The city is corporate — a company together on a height, visible from every side. Concealment is not open to them; the only question is whether the light shines brightly or dimly.
Kelly then turns from the city to the lamp, and here the indictment is sharp:
"Men treat their light more fairly than Christendom does the light of which our Lord spoke. Men shrink from natural darkness, its inconveniences, and its dangers; and when they light a lamp, they do not put it under the dry measure (which of course would quite hide it) but on the lampstand, and it shines to all that are in the house. But Christendom fears the light that exposes its neglect of scripture, and of the Holy Spirit's guidance, and of Christ who is and ought to be the all."
The point is not that the light is weak but that those who bear it too often cover it. The remedy is courage — "the faithful are bound with humility yet in courage of faith to let the light shine; for it is not of self, but the confession of Christ in everything going forth as God has taught them, whether men hear or forbear."
One of the most careful observations belongs to F. W. Grant, who warns against collapsing the light into mere benevolence:
F. W. Grant"From it being said, 'let men see your good works,' people often imagine that these are the light itself, and thus make the two things we are considering practically one. Indeed they are made for one another: separate them, and there is at once a fatal deficiency in each. What testimony to Christ can there be, if there be not the life giving evidence? But again, what evidence in the life if the lips are silent as to Christ?"
Grant then presses that the light must shine upon the works, or else the works will be misread:
"Thus it needs the light to shine upon the good works, that they may be seen as such, and glorify your Father who is in heaven. Apart from this, they may glorify humanity, or glorify any lie under the sun. Christ is He with whom in the full reality of it, 'light is come into the world,' and if 'men love darkness rather than light,' it is, as He Himself says, 'because their deeds are evil'... Thus if any are to be in any sense a light of the world, there is but one way of it — by reflecting Him."
Kelly puts the same guard in his own words:
"Benevolent works are no test, and are not what Christ looked for and here expresses. He spoke of works excellent in the sense of what suits the Father and the Son, and of which the Holy Spirit is the sole power in us. It is not His mind to let our good works shine before men, but our light, or confession of Himself in word and deed."
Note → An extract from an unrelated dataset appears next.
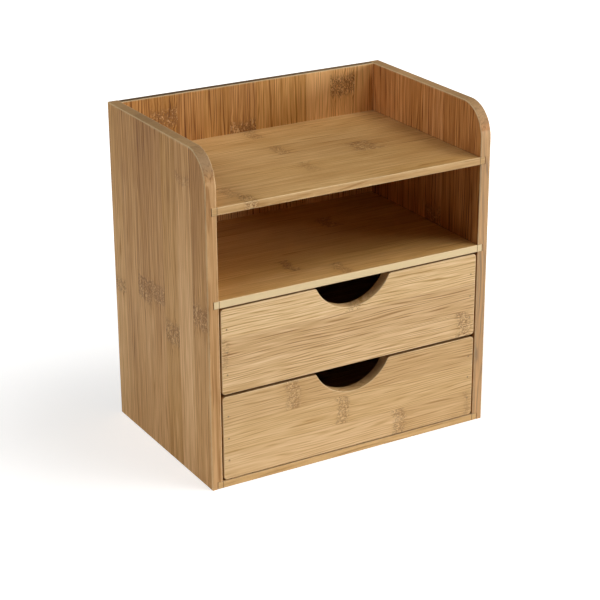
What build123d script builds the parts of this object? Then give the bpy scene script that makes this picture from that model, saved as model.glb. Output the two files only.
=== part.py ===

And he follows with a striking warning:
"Nor can anything other or short of this secure the end He proposes. For I might dole out all my goods in what men call charity, or deliver up my body to be burned without confessing Christ, and therefore without in any way glorifying the Father. There is neither light nor love without the faith and the confession of Christ; and self might thereby be honoured, but not the Father."
J. T. McBroom places the saying in its context among the beatitudes, and shows how this shining follows directly upon a willingness to suffer for Christ:
J. T. McBroom"Verses 10-16 show the submission of heart which accompanies the foregoing. Suffering whether for the kingdom or the King was to be esteemed a favour, and it would have its bearing both on the present and the future... They were the salt of the earth and the light of the world. Notwithstanding the persecution and hatred of men they were to be a force for good, able to meet and counteract in divine power the corruption that is in the world through lust, and shed a beneficent influence on all around them."
The shining and the suffering belong together: those who take their place with a rejected Christ become His luminaries in the very scene that rejected Him.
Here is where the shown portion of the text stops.